Ricordiamo che dopo la chiusura dell’inchiesta Estia, la posizione di Roberto Marti risulta “stralciata”.

Sotto la lente d’ingrandimento della Procura era finita la vicenda del pagamento dell’alloggio presso un B&B e poi l’assegnazione di un immobile confiscato alla mafia. Destinatario di questo trattamento di favore, il fratello di un boss.

Secondo l’accusa, Rosario Greco (alias Andrea), dipendente di Alba Service e “collettore di voti” per diverse campagne eletorali, su incarico di Damiano D’Autilia e di un Deputato della Repubblica (riferibile al senatore leghista Roberto Marti) avrebbe gestito, dal punto di vista economico, l’emergenza abitativa di Antonio Briganti (fratello del boss Pasquale) e di sua moglie Luisa Martina, pagando le spese di alloggio presso un B&B alle porte di Lecce.
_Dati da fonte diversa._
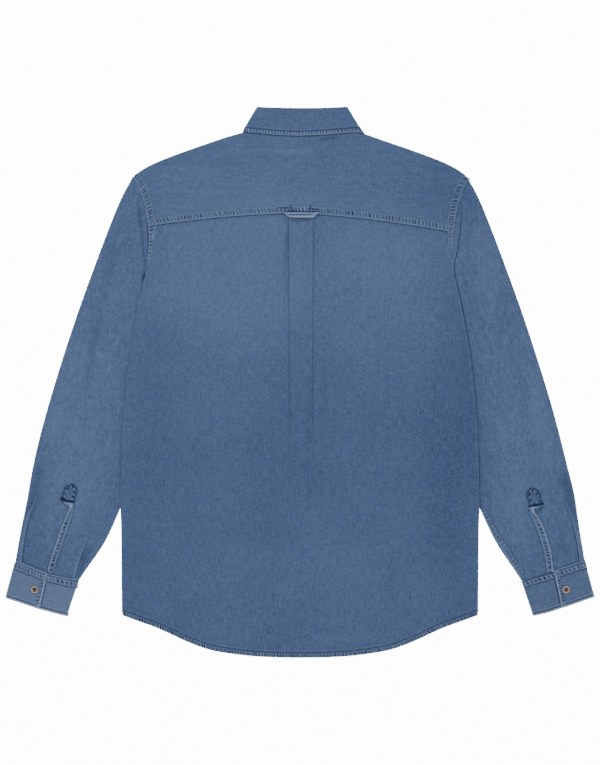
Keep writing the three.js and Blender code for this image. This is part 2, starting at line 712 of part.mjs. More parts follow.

In seguito, invece, i due avrebbero ottenuto illecitamente una casa, già confiscata alla mafia, destinata alla “graduatoria ordinaria”, grazie all’intervento di Attilio Monosi, Pasquale Gorgoni e Paolo Rollo. L’escamotage utilizzato per dare una parvenza legale all’operazione, sarebbe consistito nell’assegnare l’immobile in comodato d’uso gratutito, apparentemente in favore di una cooperativa sociale.

Questa la ricostruzione della Procura che contesta a tutti i suddetti indagati, i reati di abuso d’ufficio, falso ideologico e tentato peculato.

Vi è poi un’altra vicenda finita al vaglio dei pubblici ministeri. Gli “amici di Pasqualini” volevano protestare con azioni forti, come l’occupazione del Comune, per il ritardo nell’assegnazione degli alloggi di Via Potenza.

In una conversazione tra Attilio Monosi e Roberto Marti (indicato con omissis), il primo riferisce che “Volevano occupare il Comune… ho detto se occupate il Comune… in tre secondi prendo la determina davanti a voi e la strappo”.

In pratica, alcuni cittadini che costituivano il vasto bacino elettorale di Pasqualini ed ai quali erano stati assegnati gli immobili di Via Potenza, si lamentavano del fatto che i lavori non erano stati ultimati e mancavano l’allaccio alla luce ed al gas.